## Data shown
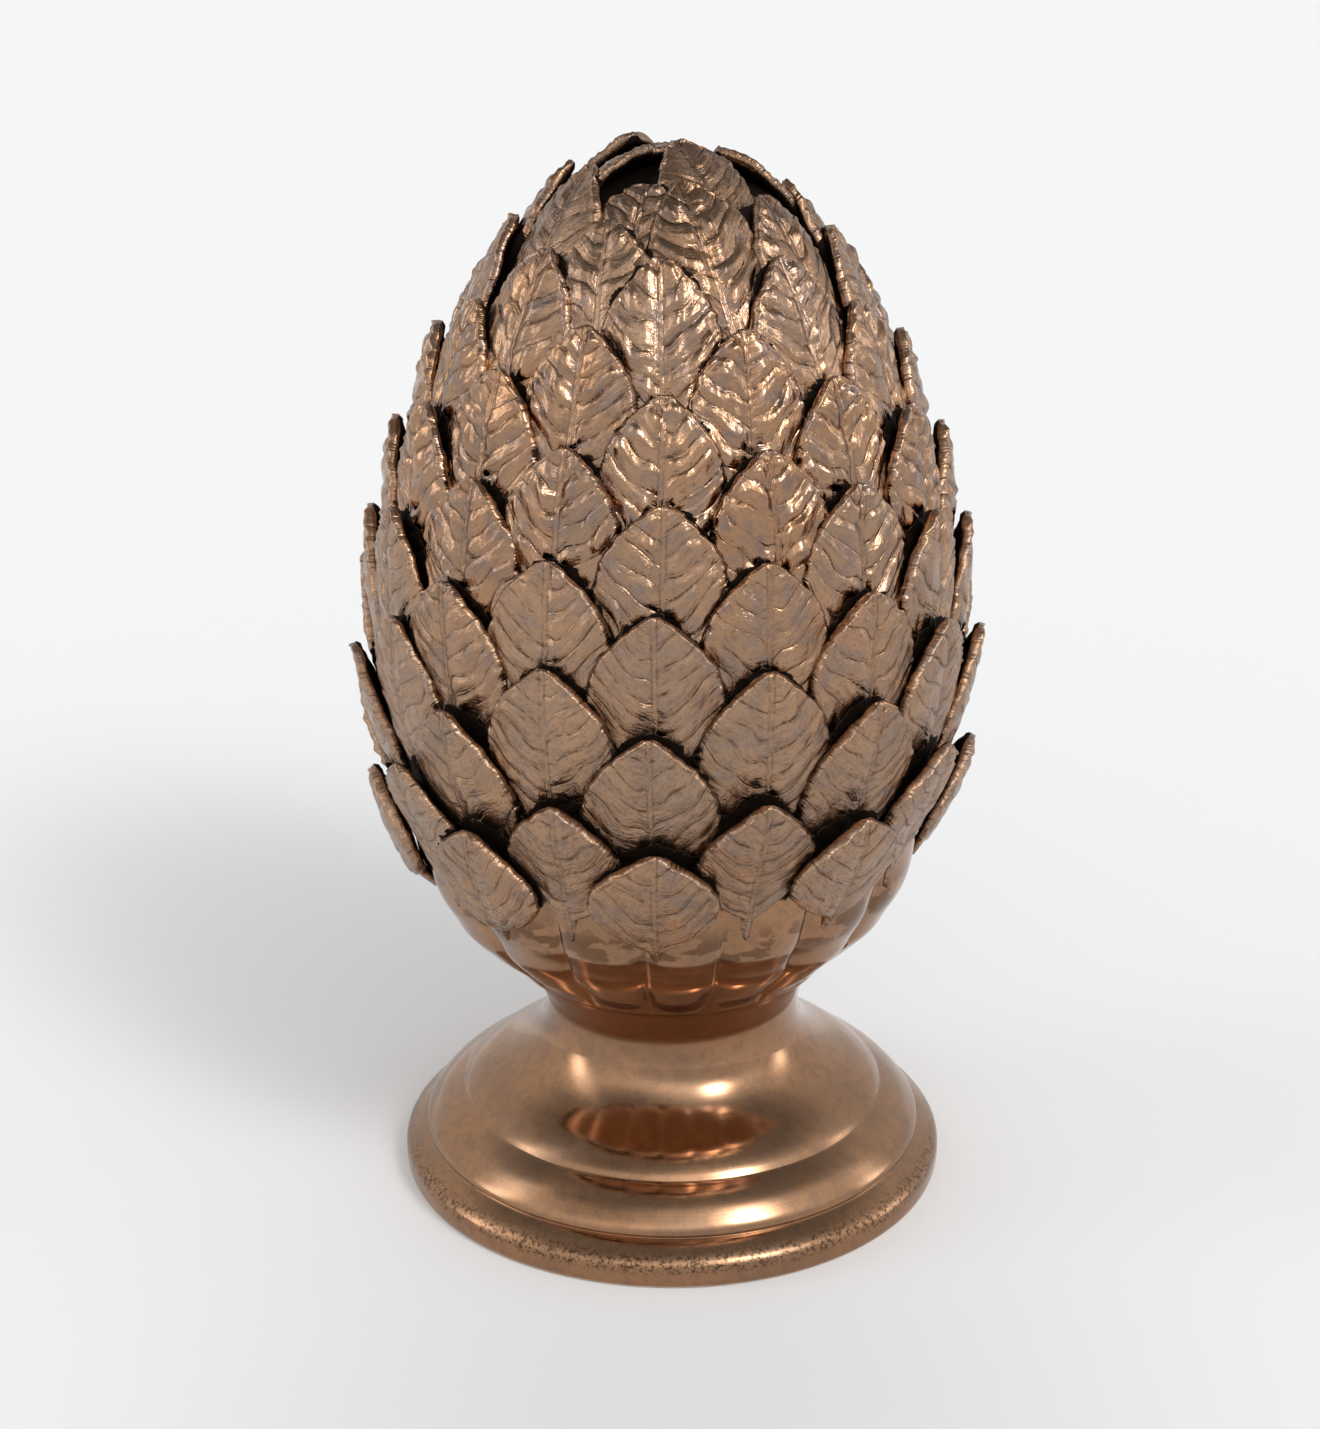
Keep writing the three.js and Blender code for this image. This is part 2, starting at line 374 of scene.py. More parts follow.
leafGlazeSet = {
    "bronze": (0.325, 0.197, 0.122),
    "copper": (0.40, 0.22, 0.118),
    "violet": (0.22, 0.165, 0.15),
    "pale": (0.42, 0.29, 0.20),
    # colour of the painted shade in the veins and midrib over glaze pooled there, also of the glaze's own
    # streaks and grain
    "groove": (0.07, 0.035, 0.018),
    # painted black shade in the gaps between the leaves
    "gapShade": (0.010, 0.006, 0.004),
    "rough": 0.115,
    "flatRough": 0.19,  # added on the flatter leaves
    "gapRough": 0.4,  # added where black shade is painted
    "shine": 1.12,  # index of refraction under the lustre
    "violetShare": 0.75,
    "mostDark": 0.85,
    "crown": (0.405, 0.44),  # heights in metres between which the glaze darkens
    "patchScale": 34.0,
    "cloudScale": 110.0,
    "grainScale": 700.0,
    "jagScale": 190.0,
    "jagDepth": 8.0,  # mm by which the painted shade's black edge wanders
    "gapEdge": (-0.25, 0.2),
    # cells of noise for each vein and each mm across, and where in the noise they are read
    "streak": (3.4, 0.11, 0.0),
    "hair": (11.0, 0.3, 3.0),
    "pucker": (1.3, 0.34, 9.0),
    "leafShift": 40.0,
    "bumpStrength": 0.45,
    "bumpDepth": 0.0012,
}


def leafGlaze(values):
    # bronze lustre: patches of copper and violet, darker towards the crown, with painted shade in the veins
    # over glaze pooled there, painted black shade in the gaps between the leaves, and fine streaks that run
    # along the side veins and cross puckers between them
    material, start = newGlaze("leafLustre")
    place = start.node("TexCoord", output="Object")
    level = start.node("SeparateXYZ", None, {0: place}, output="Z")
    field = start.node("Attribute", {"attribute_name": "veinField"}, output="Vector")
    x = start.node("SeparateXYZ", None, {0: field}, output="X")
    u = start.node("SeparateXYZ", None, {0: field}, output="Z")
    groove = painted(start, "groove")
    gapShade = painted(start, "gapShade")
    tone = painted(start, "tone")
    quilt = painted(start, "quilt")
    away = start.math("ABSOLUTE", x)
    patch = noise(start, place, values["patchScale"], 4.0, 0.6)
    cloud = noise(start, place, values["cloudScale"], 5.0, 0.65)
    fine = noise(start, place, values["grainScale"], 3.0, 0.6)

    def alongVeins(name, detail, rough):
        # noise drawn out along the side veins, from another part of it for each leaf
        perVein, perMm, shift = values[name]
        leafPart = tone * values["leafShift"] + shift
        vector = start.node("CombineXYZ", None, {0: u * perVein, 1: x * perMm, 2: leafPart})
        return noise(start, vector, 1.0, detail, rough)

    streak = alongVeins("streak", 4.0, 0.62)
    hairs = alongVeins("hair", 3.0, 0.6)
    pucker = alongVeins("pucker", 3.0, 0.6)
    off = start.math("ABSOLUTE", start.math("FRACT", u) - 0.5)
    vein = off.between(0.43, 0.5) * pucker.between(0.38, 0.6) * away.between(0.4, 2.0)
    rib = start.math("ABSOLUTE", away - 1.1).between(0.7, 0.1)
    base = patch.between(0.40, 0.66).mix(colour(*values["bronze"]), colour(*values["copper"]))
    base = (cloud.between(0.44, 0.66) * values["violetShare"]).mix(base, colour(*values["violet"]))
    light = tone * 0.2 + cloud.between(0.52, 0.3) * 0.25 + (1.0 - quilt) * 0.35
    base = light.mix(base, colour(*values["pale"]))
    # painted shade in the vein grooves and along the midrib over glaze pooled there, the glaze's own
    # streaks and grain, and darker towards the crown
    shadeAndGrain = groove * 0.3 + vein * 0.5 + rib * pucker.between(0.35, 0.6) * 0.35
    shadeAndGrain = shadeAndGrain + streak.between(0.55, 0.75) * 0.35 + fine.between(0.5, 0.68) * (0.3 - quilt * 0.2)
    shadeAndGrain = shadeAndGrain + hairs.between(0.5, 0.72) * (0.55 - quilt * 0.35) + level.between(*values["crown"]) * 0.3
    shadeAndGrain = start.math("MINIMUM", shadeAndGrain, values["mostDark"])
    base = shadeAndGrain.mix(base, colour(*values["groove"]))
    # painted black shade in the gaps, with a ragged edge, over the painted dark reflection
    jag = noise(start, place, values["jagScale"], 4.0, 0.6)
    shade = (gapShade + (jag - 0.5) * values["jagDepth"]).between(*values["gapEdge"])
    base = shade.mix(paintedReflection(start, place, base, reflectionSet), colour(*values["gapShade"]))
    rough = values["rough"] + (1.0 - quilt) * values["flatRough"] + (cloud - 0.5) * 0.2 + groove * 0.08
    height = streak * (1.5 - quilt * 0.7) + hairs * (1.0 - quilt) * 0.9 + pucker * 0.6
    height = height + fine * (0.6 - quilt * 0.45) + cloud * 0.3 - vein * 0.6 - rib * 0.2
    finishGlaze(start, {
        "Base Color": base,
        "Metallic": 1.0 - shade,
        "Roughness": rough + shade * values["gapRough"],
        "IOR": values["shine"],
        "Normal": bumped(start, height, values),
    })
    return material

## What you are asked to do
Restate the whole of the material exactly.

## Written answer
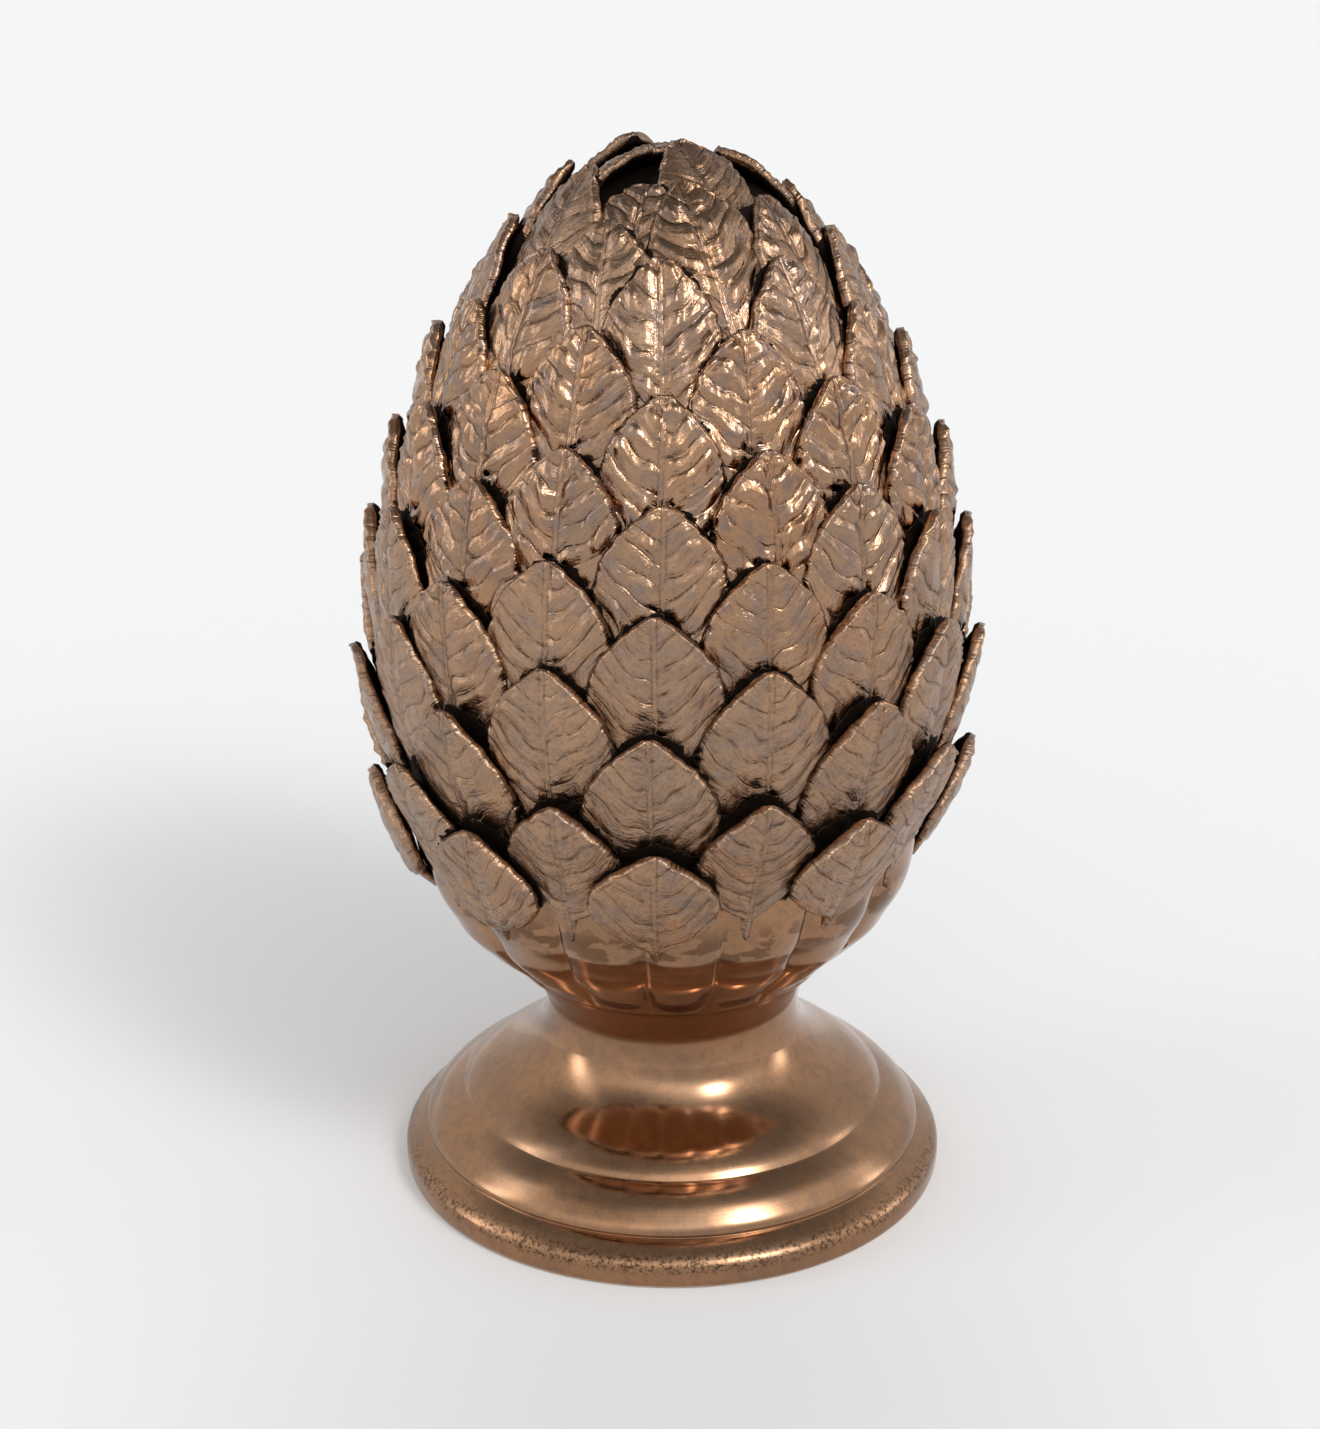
Keep writing the three.js and Blender code for this image. This is part 2, starting at line 374 of scene.py. More parts follow.
leafGlazeSet = {
    "bronze": (0.325, 0.197, 0.122),
    "copper": (0.40, 0.22, 0.118),
    "violet": (0.22, 0.165, 0.15),
    "pale": (0.42, 0.29, 0.20),
    # colour of the painted shade in the veins and midrib over glaze pooled there, also of the glaze's own
    # streaks and grain
    "groove": (0.07, 0.035, 0.018),
    # painted black shade in the gaps between the leaves
    "gapShade": (0.010, 0.006, 0.004),
    "rough": 0.115,
    "flatRough": 0.19,  # added on the flatter leaves
    "gapRough": 0.4,  # added where black shade is painted
    "shine": 1.12,  # index of refraction under the lustre
    "violetShare": 0.75,
    "mostDark": 0.85,
    "crown": (0.405, 0.44),  # heights in metres between which the glaze darkens
    "patchScale": 34.0,
    "cloudScale": 110.0,
    "grainScale": 700.0,
    "jagScale": 190.0,
    "jagDepth": 8.0,  # mm by which the painted shade's black edge wanders
    "gapEdge": (-0.25, 0.2),
    # cells of noise for each vein and each mm across, and where in the noise they are read
    "streak": (3.4, 0.11, 0.0),
    "hair": (11.0, 0.3, 3.0),
    "pucker": (1.3, 0.34, 9.0),
    "leafShift": 40.0,
    "bumpStrength": 0.45,
    "bumpDepth": 0.0012,
}


def leafGlaze(values):
    # bronze lustre: patches of copper and violet, darker towards the crown, with painted shade in the veins
    # over glaze pooled there, painted black shade in the gaps between the leaves, and fine streaks that run
    # along the side veins and cross puckers between them
    material, start = newGlaze("leafLustre")
    place = start.node("TexCoord", output="Object")
    level = start.node("SeparateXYZ", None, {0: place}, output="Z")
    field = start.node("Attribute", {"attribute_name": "veinField"}, output="Vector")
    x = start.node("SeparateXYZ", None, {0: field}, output="X")
    u = start.node("SeparateXYZ", None, {0: field}, output="Z")
    groove = painted(start, "groove")
    gapShade = painted(start, "gapShade")
    tone = painted(start, "tone")
    quilt = painted(start, "quilt")
    away = start.math("ABSOLUTE", x)
    patch = noise(start, place, values["patchScale"], 4.0, 0.6)
    cloud = noise(start, place, values["cloudScale"], 5.0, 0.65)
    fine = noise(start, place, values["grainScale"], 3.0, 0.6)

    def alongVeins(name, detail, rough):
        # noise drawn out along the side veins, from another part of it for each leaf
        perVein, perMm, shift = values[name]
        leafPart = tone * values["leafShift"] + shift
        vector = start.node("CombineXYZ", None, {0: u * perVein, 1: x * perMm, 2: leafPart})
        return noise(start, vector, 1.0, detail, rough)

    streak = alongVeins("streak", 4.0, 0.62)
    hairs = alongVeins("hair", 3.0, 0.6)
    pucker = alongVeins("pucker", 3.0, 0.6)
    off = start.math("ABSOLUTE", start.math("FRACT", u) - 0.5)
    vein = off.between(0.43, 0.5) * pucker.between(0.38, 0.6) * away.between(0.4, 2.0)
    rib = start.math("ABSOLUTE", away - 1.1).between(0.7, 0.1)
    base = patch.between(0.40, 0.66).mix(colour(*values["bronze"]), colour(*values["copper"]))
    base = (cloud.between(0.44, 0.66) * values["violetShare"]).mix(base, colour(*values["violet"]))
    light = tone * 0.2 + cloud.between(0.52, 0.3) * 0.25 + (1.0 - quilt) * 0.35
    base = light.mix(base, colour(*values["pale"]))
    # painted shade in the vein grooves and along the midrib over glaze pooled there, the glaze's own
    # streaks and grain, and darker towards the crown
    shadeAndGrain = groove * 0.3 + vein * 0.5 + rib * pucker.between(0.35, 0.6) * 0.35
    shadeAndGrain = shadeAndGrain + streak.between(0.55, 0.75) * 0.35 + fine.between(0.5, 0.68) * (0.3 - quilt * 0.2)
    shadeAndGrain = shadeAndGrain + hairs.between(0.5, 0.72) * (0.55 - quilt * 0.35) + level.between(*values["crown"]) * 0.3
    shadeAndGrain = start.math("MINIMUM", shadeAndGrain, values["mostDark"])
    base = shadeAndGrain.mix(base, colour(*values["groove"]))
    # painted black shade in the gaps, with a ragged edge, over the painted dark reflection
    jag = noise(start, place, values["jagScale"], 4.0, 0.6)
    shade = (gapShade + (jag - 0.5) * values["jagDepth"]).between(*values["gapEdge"])
    base = shade.mix(paintedReflection(start, place, base, reflectionSet), colour(*values["gapShade"]))
    rough = values["rough"] + (1.0 - quilt) * values["flatRough"] + (cloud - 0.5) * 0.2 + groove * 0.08
    height = streak * (1.5 - quilt * 0.7) + hairs * (1.0 - quilt) * 0.9 + pucker * 0.6
    height = height + fine * (0.6 - quilt * 0.45) + cloud * 0.3 - vein * 0.6 - rib * 0.2
    finishGlaze(start, {
        "Base Color": base,
        "Metallic": 1.0 - shade,
        "Roughness": rough + shade * values["gapRough"],
        "IOR": values["shine"],
        "Normal": bumped(start, height, values),
    })
    return material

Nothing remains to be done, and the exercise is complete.